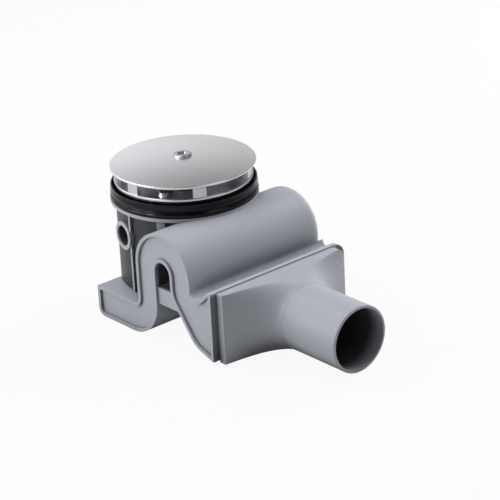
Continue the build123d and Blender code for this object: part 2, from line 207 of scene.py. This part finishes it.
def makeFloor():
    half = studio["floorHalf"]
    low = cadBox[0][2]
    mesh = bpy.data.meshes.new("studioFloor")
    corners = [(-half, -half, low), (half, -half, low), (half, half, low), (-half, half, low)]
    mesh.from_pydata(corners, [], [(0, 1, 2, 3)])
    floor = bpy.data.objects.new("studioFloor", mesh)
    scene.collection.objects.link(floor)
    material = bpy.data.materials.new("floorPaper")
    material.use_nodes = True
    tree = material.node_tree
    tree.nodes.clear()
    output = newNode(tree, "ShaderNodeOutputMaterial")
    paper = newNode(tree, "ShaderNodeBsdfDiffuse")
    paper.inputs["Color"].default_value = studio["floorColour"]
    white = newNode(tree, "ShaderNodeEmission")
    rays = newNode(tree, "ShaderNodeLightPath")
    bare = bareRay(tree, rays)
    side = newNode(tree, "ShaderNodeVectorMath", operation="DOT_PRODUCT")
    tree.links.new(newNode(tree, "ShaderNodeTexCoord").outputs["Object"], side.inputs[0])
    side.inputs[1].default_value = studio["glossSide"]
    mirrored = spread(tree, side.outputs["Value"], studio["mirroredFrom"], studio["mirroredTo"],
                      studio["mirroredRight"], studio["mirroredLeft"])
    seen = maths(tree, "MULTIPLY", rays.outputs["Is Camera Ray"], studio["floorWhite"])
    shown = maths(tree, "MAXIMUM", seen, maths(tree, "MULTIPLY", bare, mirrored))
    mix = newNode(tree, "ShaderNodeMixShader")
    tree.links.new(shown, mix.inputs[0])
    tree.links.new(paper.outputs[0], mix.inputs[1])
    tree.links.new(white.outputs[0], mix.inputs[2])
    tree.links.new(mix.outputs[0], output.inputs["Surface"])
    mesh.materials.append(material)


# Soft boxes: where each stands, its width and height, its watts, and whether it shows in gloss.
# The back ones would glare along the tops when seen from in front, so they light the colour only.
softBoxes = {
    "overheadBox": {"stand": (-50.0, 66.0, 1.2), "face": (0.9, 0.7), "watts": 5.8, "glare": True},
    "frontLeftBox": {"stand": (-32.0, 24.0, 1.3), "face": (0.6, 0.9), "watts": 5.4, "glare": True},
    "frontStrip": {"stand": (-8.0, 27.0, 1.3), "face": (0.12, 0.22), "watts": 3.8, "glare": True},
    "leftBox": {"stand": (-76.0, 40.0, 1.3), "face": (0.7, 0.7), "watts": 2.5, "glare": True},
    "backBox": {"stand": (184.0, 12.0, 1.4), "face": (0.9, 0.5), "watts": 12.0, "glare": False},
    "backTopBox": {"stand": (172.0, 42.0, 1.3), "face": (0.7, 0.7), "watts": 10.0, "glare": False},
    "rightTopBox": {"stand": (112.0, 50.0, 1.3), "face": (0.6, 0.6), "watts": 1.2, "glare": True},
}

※

→ Aim of the exercise
Write out all the data again, exactly as it appears.

→ Answer to the exercise
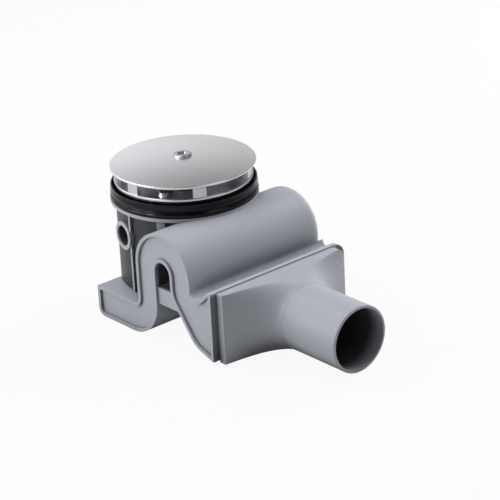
Continue the build123d and Blender code for this object: part 2, from line 207 of scene.py. This part finishes it.
def makeFloor():
    half = studio["floorHalf"]
    low = cadBox[0][2]
    mesh = bpy.data.meshes.new("studioFloor")
    corners = [(-half, -half, low), (half, -half, low), (half, half, low), (-half, half, low)]
    mesh.from_pydata(corners, [], [(0, 1, 2, 3)])
    floor = bpy.data.objects.new("studioFloor", mesh)
    scene.collection.objects.link(floor)
    material = bpy.data.materials.new("floorPaper")
    material.use_nodes = True
    tree = material.node_tree
    tree.nodes.clear()
    output = newNode(tree, "ShaderNodeOutputMaterial")
    paper = newNode(tree, "ShaderNodeBsdfDiffuse")
    paper.inputs["Color"].default_value = studio["floorColour"]
    white = newNode(tree, "ShaderNodeEmission")
    rays = newNode(tree, "ShaderNodeLightPath")
    bare = bareRay(tree, rays)
    side = newNode(tree, "ShaderNodeVectorMath", operation="DOT_PRODUCT")
    tree.links.new(newNode(tree, "ShaderNodeTexCoord").outputs["Object"], side.inputs[0])
    side.inputs[1].default_value = studio["glossSide"]
    mirrored = spread(tree, side.outputs["Value"], studio["mirroredFrom"], studio["mirroredTo"],
                      studio["mirroredRight"], studio["mirroredLeft"])
    seen = maths(tree, "MULTIPLY", rays.outputs["Is Camera Ray"], studio["floorWhite"])
    shown = maths(tree, "MAXIMUM", seen, maths(tree, "MULTIPLY", bare, mirrored))
    mix = newNode(tree, "ShaderNodeMixShader")
    tree.links.new(shown, mix.inputs[0])
    tree.links.new(paper.outputs[0], mix.inputs[1])
    tree.links.new(white.outputs[0], mix.inputs[2])
    tree.links.new(mix.outputs[0], output.inputs["Surface"])
    mesh.materials.append(material)


# Soft boxes: where each stands, its width and height, its watts, and whether it shows in gloss.
# The back ones would glare along the tops when seen from in front, so they light the colour only.
softBoxes = {
    "overheadBox": {"stand": (-50.0, 66.0, 1.2), "face": (0.9, 0.7), "watts": 5.8, "glare": True},
    "frontLeftBox": {"stand": (-32.0, 24.0, 1.3), "face": (0.6, 0.9), "watts": 5.4, "glare": True},
    "frontStrip": {"stand": (-8.0, 27.0, 1.3), "face": (0.12, 0.22), "watts": 3.8, "glare": True},
    "leftBox": {"stand": (-76.0, 40.0, 1.3), "face": (0.7, 0.7), "watts": 2.5, "glare": True},
    "backBox": {"stand": (184.0, 12.0, 1.4), "face": (0.9, 0.5), "watts": 12.0, "glare": False},
    "backTopBox": {"stand": (172.0, 42.0, 1.3), "face": (0.7, 0.7), "watts": 10.0, "glare": False},
    "rightTopBox": {"stand": (112.0, 50.0, 1.3), "face": (0.6, 0.6), "watts": 1.2, "glare": True},
}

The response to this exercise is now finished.